We only need generation from the $\epsilon$-optimal entropy guided distribution and the error in Algorithm 5 can be accommodated by $\epsilon_k$ in Theorem 1. Moreover, Algorithm 5 in (Guo et al, 2024) converges linearly under a concave reward function and a strongly convex regularization term, implying that this accuracy can be achieved in $\mathcal{O}\bigl(\log(\epsilon_k^{-1})\bigr)$ iterations of Algorithm 5, which is not a huge computational burden. We will add a comment in the revision.

Q4. Applicability of other guidance strategies.

Yes, other guidance terms can be applied as long as they ensure the backward process converges on the optimal entropy-guided distribution, since our entropy-weight tuning approach is guidance-agnostic. We specifically choose the guidance from (Guo et al., 2024) because of its finite-time optimization guarantees. A clarifying paragraph will be provided.

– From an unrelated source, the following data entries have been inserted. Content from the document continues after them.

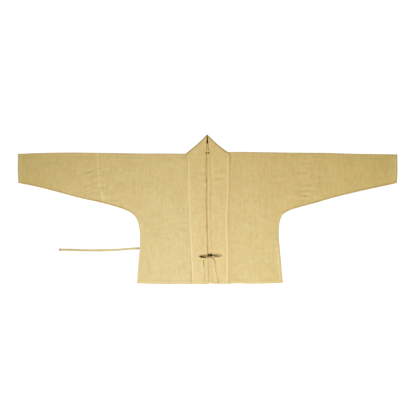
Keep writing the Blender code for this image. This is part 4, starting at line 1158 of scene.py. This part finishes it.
def ramie(name, deep, pale, double, stitched_and_shade, painted_shade):
    """Ramie: bast-fibre yarn in plain weave, hand woven, washed and pressed. The eye sees a matte straw gold,
    uneven yarns that run as faint streaks along the warp and shorter ones along the weft, a paler tone where
    the cloth lies double and a deeper one where it is stitched. That stitched tone and a warm brown are also
    painted shade along folds and edges, in crevices and round the bow. Tints by place deepen it away from the
    lower right front."""
    material = bpy.data.materials.new(name)
    material.use_nodes = True
    tree = material.node_tree
    shader = tree.nodes["Principled BSDF"]
    place = add(tree, "UVMap", uv_map=UV)
    apart = add(tree, "SeparateXYZ", {0: place})

    def slub(wide, long, detail):
        """Uneven yarn: noise whose grain is so many millimetres across the yarn and so many along it."""
        stretched = add(tree, "Mapping", {0: place, "Scale": (1 / (wide * MM), 1 / (long * MM), 1.0)})
        return add(tree, "TexNoise", {"Vector": stretched, "Scale": 1.0, "Detail": detail, "Roughness": 0.55})

    # Streaks and single yarns of the warp, the same of the weft, then mottle and wide clouds
    grains = [slub(*size) for size in ((11.0, 150.0, 3.0), (3.0, 60.0, 2.0), (110.0, 12.0, 2.0),
                                       (45.0, 3.0, 2.0), (15.0, 22.0, 3.0), (70.0, 95.0, 2.0))]
    warp_yarn, weft_yarn = grains[1], grains[3]
    crests = []
    for axis in (0, 1):
        turns = add(tree, "Math", {0: apart.outputs[axis], 1: math.pi / (THREAD * MM)}, operation="MULTIPLY")
        crests.append(add(tree, "Math", {0: turns}, operation="SINE"))
    check = add(tree, "Math", {0: crests[0], 1: crests[1]}, operation="MULTIPLY")
    warp_share = add(tree, "Math", {0: warp_yarn, 1: 0.6}, operation="MULTIPLY")
    yarn = add(tree, "Math", {0: weft_yarn, 1: 0.4, 2: warp_share}, operation="MULTIPLY_ADD")

    tone = 0.0
    for grain, share in zip([*grains, check], (0.16, 0.24, 0.1, 0.16, 0.24, 0.1, 0.015)):
        tone = add(tree, "Math", {0: grain, 1: share, 2: tone}, operation="MULTIPLY_ADD")
    spread = add(tree, "MapRange", {"Value": tone, "From Min": 0.35, "From Max": 0.65})
    colour = add(tree, "Mix", {0: spread, 6: linear(deep), 7: linear(pale)}, data_type="RGBA").outputs[2]
    patch = add(tree, "MapRange", {"Value": slub(33.0, 41.0, 2.0), "From Min": 0.35, "From Max": 0.65})
    dye = add(tree, "Mix", {0: patch, 6: linear("fffcf6"), 7: linear("fcffff")}, data_type="RGBA").outputs[2]
    colour = add(tree, "Mix", {0: 1.0, 6: colour, 7: dye}, data_type="RGBA", blend_type="MULTIPLY").outputs[2]
    # Paler where the cloth lies double, the stitched tone (for stitches and as painted shade), and the warm
    # brown of painted shade
    for label, share, tint in zip(TONES, (0.55, 0.6, 1.0), (double, stitched_and_shade, painted_shade)):
        shown = add(tree, "Attribute", attribute_name=label).outputs["Fac"]
        factor = add(tree, "Math", {0: shown, 1: share}, operation="MULTIPLY")
        colour = add(tree, "Mix", {0: factor, 6: colour, 7: linear(tint)}, data_type="RGBA").outputs[2]
    # The deepest painted shade goes on to the near-black of a painted shadow
    closed = add(tree, "MapRange", {"Value": shown, "From Min": 0.5, "From Max": 1.0})
    colour = add(tree, "Mix", {0: closed, 6: colour, 7: linear(PAINTED_SHADOW)}, data_type="RGBA").outputs[2]
    spot = add(tree, "TexCoord").outputs["Object"]
    for centre, full, gone, tint in PLACE_TINTS:
        away = add(tree, "VectorMath", {0: spot, 1: centre}, operation="DISTANCE").outputs["Value"]
        share = add(tree, "MapRange", {"Value": away, "From Min": gone, "From Max": full})
        colour = add(tree, "Mix", {0: share, 6: colour, 7: linear(tint)}, data_type="RGBA",
                     blend_type="MULTIPLY").outputs[2]
    tree.links.new(colour, shader.inputs["Base Color"])

    woven = add(tree, "Math", {0: check}, operation="ABSOLUTE")
    height = add(tree, "Math", {0: yarn, 1: 1.6, 2: woven}, operation="MULTIPLY_ADD")
    bump = add(tree, "Bump", {"Height": height, "Strength": 0.5, "Distance": 0.16 * MM})
    rough = add(tree, "MapRange", {"Value": yarn, "From Min": 0.3, "From Max": 0.7, "To Min": 0.92,
                                   "To Max": 0.74})
    tree.links.new(bump.outputs[0], shader.inputs["Normal"])
    tree.links.new(rough.outputs[0], shader.inputs["Roughness"])
    for label, value in (("Specular IOR Level", 0.1), ("Sheen Weight", 0.03), ("Sheen Roughness", 0.5)):
        shader.inputs[label].default_value = value
    return material


def pale_floor():
    """A plain pale floor, bright of itself as a light table is."""
    material = bpy.data.materials.new("matte_white_floor")
    material.use_nodes = True
    shader = material.node_tree.nodes["Principled BSDF"]
    for label, value in (("Base Color", linear("8c8c8c")), ("Roughness", 1.0), ("Specular IOR Level", 0.0),
                         ("Emission Color", linear("ffffff")), ("Emission Strength", FLOOR_GLOW)):
        shader.inputs[label].default_value = value
    bpy.ops.mesh.primitive_plane_add(size=FLOOR_SIZE, location=(0, 0, FLOOR_Z))
    item = bpy.context.object
    item.name = "floor"
    item.data.materials.append(material)


def set_up(name, data, location=(0, 0, 0), rotation=(0, 0, 0)):
    """Puts a camera or a light in the scene."""
    item = bpy.data.objects.new(name, data)
    item.location = location
    item.rotation_euler = [math.radians(angle) for angle in rotation]
    bpy.context.collection.objects.link(item)
    return item


def studio():
    """Camera straight above, a soft light above the hem, a far one from beyond the lower right front, and a
    weak even fill."""
    scene = bpy.context.scene
    data = bpy.data.cameras.new("camera")
    data.lens, data.sensor_width, data.clip_end = LENS, SENSOR, 600
    scene.camera = set_up("camera", data, (*FRAME_CENTRE, FRAME_WIDTH * LENS / SENSOR))
    light = bpy.data.lights.new("softbox", "AREA")
    light.shape, light.size, light.energy = "DISK", SOFTBOX_SIZE, SOFTBOX_POWER
    set_up("softbox", light, SOFTBOX_AT).visible_camera = False
    far = bpy.data.lights.new("far_key", "SUN")
    far.energy, far.angle = KEY_STRENGTH, math.radians(KEY_SPREAD)
    set_up("far_key", far, rotation=(KEY_TILT, 0, KEY_TURN))
    world = bpy.data.worlds.new("fill")
    world.use_nodes = True
    fill = world.node_tree.nodes["Background"].inputs
    fill["Color"].default_value = (1, 1, 1, 1)
    fill["Strength"].default_value = FILL_STRENGTH
    scene.world = world
    scene.view_settings.view_transform = "Standard"


studio()
pale_floor()
cloth = ramie("woven_ramie", deep="d6be85", pale="ecdba9", double="f7e5b6", stitched_and_shade="957f49",
              painted_shade="b07808")
band_cloth = ramie("woven_ramie_band", deep="d8bf84", pale="eddaa8", double="faeabe", stitched_and_shade="957f49",
                   painted_shade="b07808")
tie_cloth = ramie("woven_ramie_tape", deep="d8c48c", pale="f0e2b6", double="f8ecc4", stitched_and_shade="6e5a30",
                  painted_shade="8a6010")
side_tie(tie_cloth)
bow(tie_cloth)
for wearer_side in (RIGHT, LEFT):
    body_half(wearer_side, cloth)
    sleeve(wearer_side, cloth)
collar(band_cloth)
sewing(cloth)
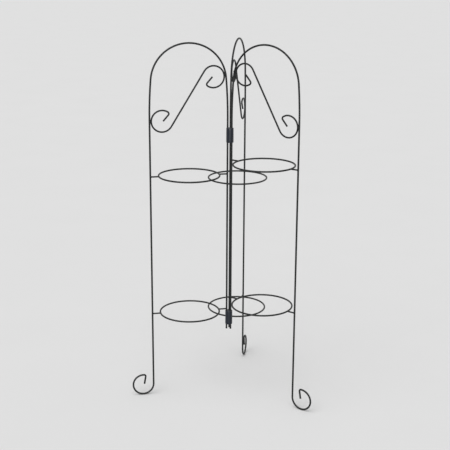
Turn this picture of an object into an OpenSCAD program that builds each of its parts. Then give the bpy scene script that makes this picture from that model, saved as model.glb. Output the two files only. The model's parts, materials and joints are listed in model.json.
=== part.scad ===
// Folding wire plant stand: three arched panels that swing about one upright bundle of legs.
//
// Millimetres, +Z up. The origin is on the floor, in the middle of the bundle.
// The rear panel points along +Y, and the left and right panels mirror each other.
// Every panel is drawn once, in its own plane: X runs out from the axis of its inner leg, and Z is up.

/* [Panels] */
// Height of the stand, to the top of the arches
stand_h = 1200; // [1000:10:1400]
// Distance between the centres of a panel's two legs
leg_span = 255.5; // [250:0.5:270]
// Diameter of the frame wire
frame_d = 6; // [5:0.25:6.5]
// How much smaller the arch's radius is than half the distance between the legs
arch_ease = 5.25; // [3:0.25:8]
// Angle by which each leg leans in, in one long soft bend, before the arch begins
ease_turn = 5; // [3:0.5:7]
// Height of the inner legs' lower ends above the floor
inner_tip_z = 223; // [150:1:300]
// Angle between the rear panel and each swinging panel, as it stands open
open_angle = 113.5; // [60:0.5:150]

/* [Feet] */
// Radius of the foot's curl, to the middle of the wire
foot_r = 35; // [30:1:45]
// Angle of the foot's curl
foot_turn = 272; // [240:1:290]
// Radius of the tight bend that ends the foot's curl
foot_bend_r = 6; // [5:0.5:9]
// Angle of that tight bend
foot_bend_turn = 98; // [60:1:120]
// Length of the straight tip inside the foot's curl
foot_tip = 26; // [10:1:30]

/* [Scrolls] */
// Diameter of the scroll wire
scroll_d = 5.5; // [4:0.25:6]
// Radius of the scroll's two curls, to the middle of the wire
scroll_r = 35; // [28:0.5:40]
// Height of the upper curl's centre above the centre of the arch, on the rear, left and right panels
scroll_rise = [24.5, 14.5, 24.5]; // [0:0.5:40]
// Depth of the lower curl's centre below the centre of the arch
scroll_drop = 124.5; // [100:0.5:150]
// Angle that each curl runs on past level, before its tight bend
scroll_past = 31; // [10:1:45]
// Radius of the tight bend that ends each curl
scroll_bend_r = 6.5; // [5:0.5:9]
// Angle of that tight bend
scroll_bend_turn = 100; // [60:1:120]
// Length of the straight tip inside each curl
scroll_tip = 25.5; // [10:0.5:28]

/* [Pot rings] */
// Gap between a leg and the ring, which a short arm bridges
arm_gap = 22; // [15:0.5:40]
// Diameter of the ring wire
ring_d = 5.5; // [5:0.25:6]
// Diameter of the wire of the short arms
arm_d = 5; // [3:0.25:5]
// Depth of the upper ring below the top of the stand, on the rear, left and right panels
upper_ring_drop = [475, 431.5, 384]; // [350:0.5:560]
// Height from one panel's lower ring to the next panel's: rear, left, right
ring_step = 42.5; // [41:0.5:60]

/* [Collars] */
// Outer diameter of the collars
collar_d = 24.5; // [24:0.5:32]
// Length of a collar
collar_len = 48; // [30:1:49]
// Length of the legs that shows below the lower collar
leg_stub = 17; // [10:0.5:30]
// Height of the rear panel's lower ring above the lower collar's lower end
slot_rise = 12.5; // [10.5:0.5:20]
// Depth of the upper collar's upper end below the top of the stand
upper_collar_drop = 278.5; // [160:0.5:330]
// Radius of the rounded rims
collar_rim = 1; // [0.5:0.1:1]
// Distance from the middle of the bundle to the centre of each leg
leg_offset = 8; // [7.9:0.1:9]
// Clearance on the radius, between a swinging leg and its hole in a collar
hinge_gap = 0.06; // [0.02:0.01:0.1]
// Bite on the radius with which a collar grips the rear leg
grip = 0.02; // [0.01:0.01:0.05]
// Clearance all round the rear arm in the lower collar's slot
slot_gap = 0.2; // [0.1:0.05:0.3]

/* [Wire] */
// How much the wire's radius shrinks where it is bent
bend_thin = 0.02; // [0.015:0.005:0.05]
// Length by which a bend runs on inside the straight wire at its ends
bend_lap = 0.3; // [0.2:0.05:0.35]
// Length of straight wire between two bends that follow each other
bend_land = 1; // [1:0.5:4]
// Bite of the welds where a scroll touches its frame
weld_bite = 0.06; // [0.06:0.01:0.1]

/* [Hidden] */
$fn = 96;
wire_colour = [0.10, 0.11, 0.115];
collar_colour = [0.17, 0.19, 0.25];

REAR = "rear";
SIDES = [REAR, "left", "right"];
UPPER = "upper";
TIERS = ["lower", UPPER];

// The legs stand at the corners of a triangle, with the rear leg at the back of it.
leg_angle = [for (turn = [0, 120, -120]) 90 + turn];
panel_angle = [for (swing = [0, open_angle, -open_angle]) 90 + swing];

// The legs lean in a little before the arch, so the arch is less than half a circle. The soft bends have just
// the radius that brings a leg to the end of the arch. The foot's curl rests on the floor.
bent_frame_r = frame_d / 2 - bend_thin;
middle_x = leg_span / 2;
arch_r = middle_x - arch_ease;
arch_z = stand_h - bent_frame_r - arch_r;
ease_r = (middle_x - arch_r * cos(ease_turn) - bend_land * sin(ease_turn)) / (1 - cos(ease_turn));
ease_z = arch_z + arch_r * sin(ease_turn) - bend_land * cos(ease_turn) - ease_r * sin(ease_turn);
foot_z = bent_frame_r + foot_r;

// The scroll's curls touch the inner side of the frame: the upper one under the arch, and the lower one at
// the outer leg.
curl_seat = (frame_d + scroll_d) / 2 - weld_bite;
lower_curl_x = leg_span - curl_seat - scroll_r;
function upper_curl_x(rise) = middle_x - sqrt(pow(arch_r - curl_seat - scroll_r, 2) - pow(rise, 2));

// A ring lies halfway between the two legs, and its arms fill the gaps.
ring_x = middle_x;
ring_r = middle_x - frame_d / 2 - arm_gap - ring_d / 2;

// The lower collar and the lower rings go with the lower ends of the inner legs, and the upper ones go with
// the arches.
lower_collar_z = inner_tip_z + leg_stub;
upper_collar_z = stand_h - upper_collar_drop - collar_len;

// Steps of a bent wire: a straight run is [length, 0], and a bend is [radius, angle], positive to the left.
frame_steps = [
    [ease_z - inner_tip_z, 0],
    [ease_r, -ease_turn],
    [bend_land, 0],
    [arch_r, 2 * ease_turn - 180],
    [bend_land, 0],
    [ease_r, -ease_turn],
    [ease_z - foot_z, 0],
    [foot_r, foot_turn],
    [bend_land, 0],
    [foot_bend_r, foot_bend_turn],
    [foot_tip, 0]
];

// A round wire that starts at the origin along +Y and lies in the XY plane. Each bend is a hair thinner than
// the straight wire and runs on a little inside it, so that the two join cleanly.
module bent_wire(steps, d, step = 0) {
    if (step < len(steps)) {
        size = steps[step][0];
        turn = steps[step][1];
        if (turn == 0) {
            rotate([-90, 0, 0]) cylinder(h = size, d = d);
            translate([0, size, 0]) bent_wire(steps, d, step + 1);
        } else {
            side = sign(turn);
            lap_angle = bend_lap / size * 180 / PI;
            translate([-side * size, 0, 0]) {
                rotate((turn > 0 ? 0 : 180 + turn) - lap_angle)
                    rotate_extrude(angle = abs(turn) + 2 * lap_angle)
                        translate([size, 0]) circle(r = d / 2 - bend_thin);
                rotate(turn) translate([side * size, 0, 0]) bent_wire(steps, d, step + 1);
            }
        }
    }
}

// Puts a piece drawn in the panel's plane into the stand.
module place_panel(side) {
    index = search([side], SIDES)[0];
    rotate(leg_angle[index]) translate([leg_offset, 0, 0])
        rotate(panel_angle[index] - leg_angle[index]) children();
}

// Stands a wire drawn in the XY plane upright in the panel's plane.
module upright() {
    rotate([90, 0, 0]) children();
}

// Height of a ring, at the middle of its wire. Each panel's rings lie above those of the panel before.
function ring_z(side, tier) =
    let (index = search([side], SIDES)[0])
    tier == UPPER ? stand_h - upper_ring_drop[index] : lower_collar_z + slot_rise + ring_step * index;

// One wire: inner leg, arch, outer leg and curled foot.
module frame() {
    color(wire_colour) upright()
        translate([0, inner_tip_z, 0]) bent_wire(frame_steps, frame_d);
}

// One wire: two curls joined by a straight link, drawn outwards from the middle of the link. The link crosses
// between the two curls and meets both of them without a corner.
module scroll(rise) {
    curl_run = lower_curl_x - upper_curl_x(rise);
    curl_fall = rise + scroll_drop;
    curl_distance = sqrt(pow(curl_run, 2) + pow(curl_fall, 2));
    link_fall = atan(curl_fall / curl_run) + asin(2 * scroll_r / curl_distance);
    link_length = sqrt(pow(curl_distance, 2) - pow(2 * scroll_r, 2));
    curl_steps = [
        [scroll_r, link_fall + 180 + scroll_past],
        [bend_land, 0],
        [scroll_bend_r, scroll_bend_turn],
        [scroll_tip, 0]
    ];
    link_x = (upper_curl_x(rise) + lower_curl_x) / 2;
    link_z = arch_z + (rise - scroll_drop) / 2;
    color(wire_colour) upright() translate([link_x, link_z, 0]) rotate(-90 - link_fall) {
        rotate([90, 0, 0]) cylinder(h = link_length, d = scroll_d, center = true);
        for (half = [0, 180])
            rotate(half) translate([0, link_length / 2, 0]) bent_wire(curl_steps, scroll_d);
    }
}

// A closed ring of wire that carries a pot by its rim.
module ring() {
    color(wire_colour)
        rotate_extrude() translate([ring_r, 0]) circle(d = ring_d);
}

// A short straight wire between a leg and the ring, its ends shaped to both.
module arm(leg_x) {
    near_x = ring_x + sign(leg_x - ring_x) * ring_r;
    color(wire_colour) difference() {
        translate([min(leg_x, near_x), 0, 0])
            rotate([0, 90, 0]) cylinder(h = abs(leg_x - near_x), d = arm_d);
        translate([leg_x, 0, -frame_d]) cylinder(h = 2 * frame_d, d = frame_d);
        translate([ring_x, 0, 0]) ring();
    }
}

// A sleeve with three holes: two are running fits for the swinging legs, and the rear one grips its leg.
module collar() {
    rim_r = collar_d / 2 - collar_rim;
    difference() {
        rotate_extrude() {
            square([rim_r, collar_len]);
            translate([0, collar_rim]) square([collar_d / 2, collar_len - 2 * collar_rim]);
            for (z = [collar_rim, collar_len - collar_rim])
                translate([rim_r, z]) circle(r = collar_rim);
        }
        for (index = [0 : len(SIDES) - 1]) {
            hole_r = frame_d / 2 + (SIDES[index] == REAR ? -grip : hinge_gap);
            rotate(leg_angle[index]) translate([leg_offset, 0, -1])
                cylinder(h = collar_len + 2, r = hole_r);
        }
    }
}

// The lower collar's slot straddles the rear panel's lower inner arm, and is open at the collar's lower end.
module lower_collar() {
    slot_w = arm_d + 2 * slot_gap;
    color(collar_colour) translate([0, 0, lower_collar_z]) difference() {
        collar();
        rotate(leg_angle[0]) translate([leg_offset, 0, 0]) {
            translate([0, -slot_w / 2, -1]) cube([collar_d, slot_w, slot_rise + 1]);
            translate([0, 0, slot_rise]) rotate([0, 90, 0]) cylinder(h = collar_d, d = slot_w);
        }
    }
}

module upper_collar() {
    color(collar_colour) translate([0, 0, upper_collar_z]) collar();
}

for (side = SIDES) {
    place_panel(side) frame();
    place_panel(side) scroll(scroll_rise[search([side], SIDES)[0]]);
    for (tier = TIERS) {
        z = ring_z(side, tier);
        place_panel(side) translate([ring_x, 0, z]) ring();
        place_panel(side) translate([0, 0, z]) arm(0);
        place_panel(side) translate([0, 0, z]) arm(leg_span);
    }
}
lower_collar();
upper_collar();
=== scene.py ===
# %% [markdown]
# # A folding wire stand for six plant pots
#
# The stand is three tall panels of painted steel wire that swing about one upright bundle of legs. The solids come
# from the CAD model, which already has the right wires in the right places. This lesson adds what a CAD model leaves
# out: weld metal where wires meet, paint that has gathered on cut ends, moulded collars, and real paint and plastic.

# %% Load the frame
import json
from cmath import exp, phase
from math import asin, cos, hypot, pi, radians, sin, sqrt, tau

import bmesh
import bpy
from mathutils import Matrix, Vector, noise


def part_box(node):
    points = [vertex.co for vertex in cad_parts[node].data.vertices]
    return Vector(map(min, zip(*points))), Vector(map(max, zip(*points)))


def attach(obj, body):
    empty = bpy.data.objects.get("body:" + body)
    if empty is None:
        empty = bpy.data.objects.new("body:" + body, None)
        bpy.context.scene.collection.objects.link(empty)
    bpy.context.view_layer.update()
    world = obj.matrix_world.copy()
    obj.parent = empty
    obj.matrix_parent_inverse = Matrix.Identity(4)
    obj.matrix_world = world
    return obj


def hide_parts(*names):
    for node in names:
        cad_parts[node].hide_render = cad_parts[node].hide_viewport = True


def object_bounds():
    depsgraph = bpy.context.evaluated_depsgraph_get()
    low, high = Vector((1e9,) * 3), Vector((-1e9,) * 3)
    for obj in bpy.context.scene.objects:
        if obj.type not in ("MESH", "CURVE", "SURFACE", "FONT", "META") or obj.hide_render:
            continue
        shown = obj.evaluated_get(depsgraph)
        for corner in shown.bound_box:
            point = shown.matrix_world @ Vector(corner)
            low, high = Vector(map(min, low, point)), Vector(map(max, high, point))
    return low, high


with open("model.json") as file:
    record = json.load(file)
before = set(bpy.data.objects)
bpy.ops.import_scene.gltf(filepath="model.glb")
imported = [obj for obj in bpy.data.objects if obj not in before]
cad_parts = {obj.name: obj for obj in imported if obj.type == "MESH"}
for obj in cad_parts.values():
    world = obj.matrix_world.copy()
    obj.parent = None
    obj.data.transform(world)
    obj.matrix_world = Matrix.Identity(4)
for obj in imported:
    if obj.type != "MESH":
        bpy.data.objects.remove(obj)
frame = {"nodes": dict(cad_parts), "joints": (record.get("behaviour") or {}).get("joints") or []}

MM = 0.001
cad_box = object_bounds()
print("CAD box in mm:", [[round(v / MM, 1) for v in corner] for corner in cad_box])

# %% [markdown]
# ## Where the panels stand
#
# Every panel is the same flat piece of wirework, so it is easiest to think of it in its own plane: `out` runs from
# the panel's inner leg to its outer leg, `up` is the height above the floor, and `side` is the distance in front of
# the plane. A short function turns such a place into a point of the stand. The three inner legs stand at the corners
# of a small triangle, and the two swinging panels are opened by the same angle from the rear one.

# %% Place a point of a panel in the stand
hinges = {joint["name"]: joint for joint in frame["joints"]}
LEG_OFFSET = hypot(*hinges["left_swing"]["pos_m"][:2])
OPEN_ANGLE = radians(-hinges["left_swing"]["range_deg"][0])

LEG_TURN = {"rear": pi / 2, "left": pi / 2 + tau / 3, "right": pi / 2 - tau / 3}
PANEL_TURN = {"rear": pi / 2, "left": pi / 2 + OPEN_ANGLE, "right": pi / 2 - OPEN_ANGLE}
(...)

Q5. Applicability of the noise scheduling task in faster sampling with a diffusion model.

Due to the space limit, please see the response to Q4 for Reviewer XKpE.

Q6. Noise scheduling task on MNIST dataset.

Due to the space limit, please see the response to Q1 for Reviewer XKpE.

Q7. Writing of this paper.

We follow the bilevel HPO framework, so some diffusion model details are moved to the Appendix due to space limit. We will clarify and improve the writing in the revision.